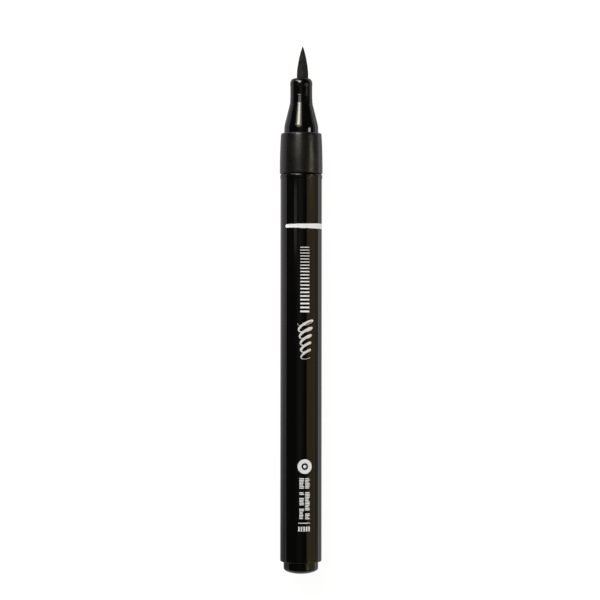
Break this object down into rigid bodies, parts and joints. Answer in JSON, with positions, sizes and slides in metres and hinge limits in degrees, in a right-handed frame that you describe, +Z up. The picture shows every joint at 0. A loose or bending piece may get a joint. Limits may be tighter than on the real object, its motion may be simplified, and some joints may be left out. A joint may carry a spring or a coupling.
{
  "type": "brush pen",
  "caption": "Uncapped capillary brush pen: glossy tube barrel, satin collar, tapered nose, pointed fibre brush tip, fibre ink reservoir and a domed tail plug.",
  "frame": {"origin": "on the surface that the pen lies on, under the middle of its length", "axes": "+X along the pen towards the domed tail, so the brush tip points towards -X; +Z up, towards the side that carries the printing; +Y to the printing's own top. The pen's centreline runs parallel to X, 5.66 mm above the origin"},
  "size_m": [0.14, 0.0114, 0.0113],
  "materials": {
    "gloss_shell": "polished black moulding",
    "satin_shell": "fine spark-eroded satin black",
    "inked_fibre": "bonded fibre soaked with black ink",
    "reservoir_fibre": "polyester fibre bundle soaked with black ink",
    "reservoir_film": "clear film",
    "natural_plastic": "uncoloured polypropylene"
  },
  "bodies": {
    "barrel_body": {"barrel": "gloss_shell", "reservoir_core": "reservoir_fibre", "reservoir_wrap": "reservoir_film"},
    "rear_plug": {"tail_plug": "gloss_shell"},
    "front_section": {"collar": "satin_shell", "nose_cone": "gloss_shell", "nib_sleeve": "natural_plastic", "relay_core": "inked_fibre"},
    "nib": {"nib_stem": "inked_fibre"},
    "nib_tip": {"brush_tip": "inked_fibre"}
  },
  "joints": [
    {"name": "section_pull", "type": "slide", "parent": "barrel_body", "child": "front_section", "axis": [-1, 0, 0], "range_m": [0, 0.018]},
    {"name": "plug_pull", "type": "slide", "parent": "barrel_body", "child": "rear_plug", "axis": [1, 0, 0], "range_m": [0, 0.012]},
    {"name": "nib_pull", "type": "slide", "parent": "front_section", "child": "nib", "axis": [-1, 0, 0], "range_m": [0, 0.02]},
    {"name": "brush_flex", "type": "hinge", "parent": "nib", "child": "nib_tip", "pos_m": [-0.061, 0, 0.00566], "axis": [0, 0, 1], "range_deg": [-25, 25], "stiffness_Nm_per_rad": 0.008}
  ]
}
□ □ □ □
> [What is being asked] Check every line for "hinge" and show the ones that have it.

> [Solution to this task]
Break this object down into rigid bodies, parts and joints. Answer in JSON, with positions, sizes and slides in metres and hinge limits in degrees, in a right-handed frame that you describe, +Z up. The picture shows every joint at 0. A loose or bending piece may get a joint. Limits may be tighter than on the real object, its motion may be simplified, and some joints may be left out. A joint may carry a spring or a coupling.
    {"name": "brush_flex", "type": "hinge", "parent": "nib", "child": "nib_tip", "pos_m": [-0.061, 0, 0.00566], "axis": [0, 0, 1], "range_deg": [-25, 25], "stiffness_Nm_per_rad": 0.008}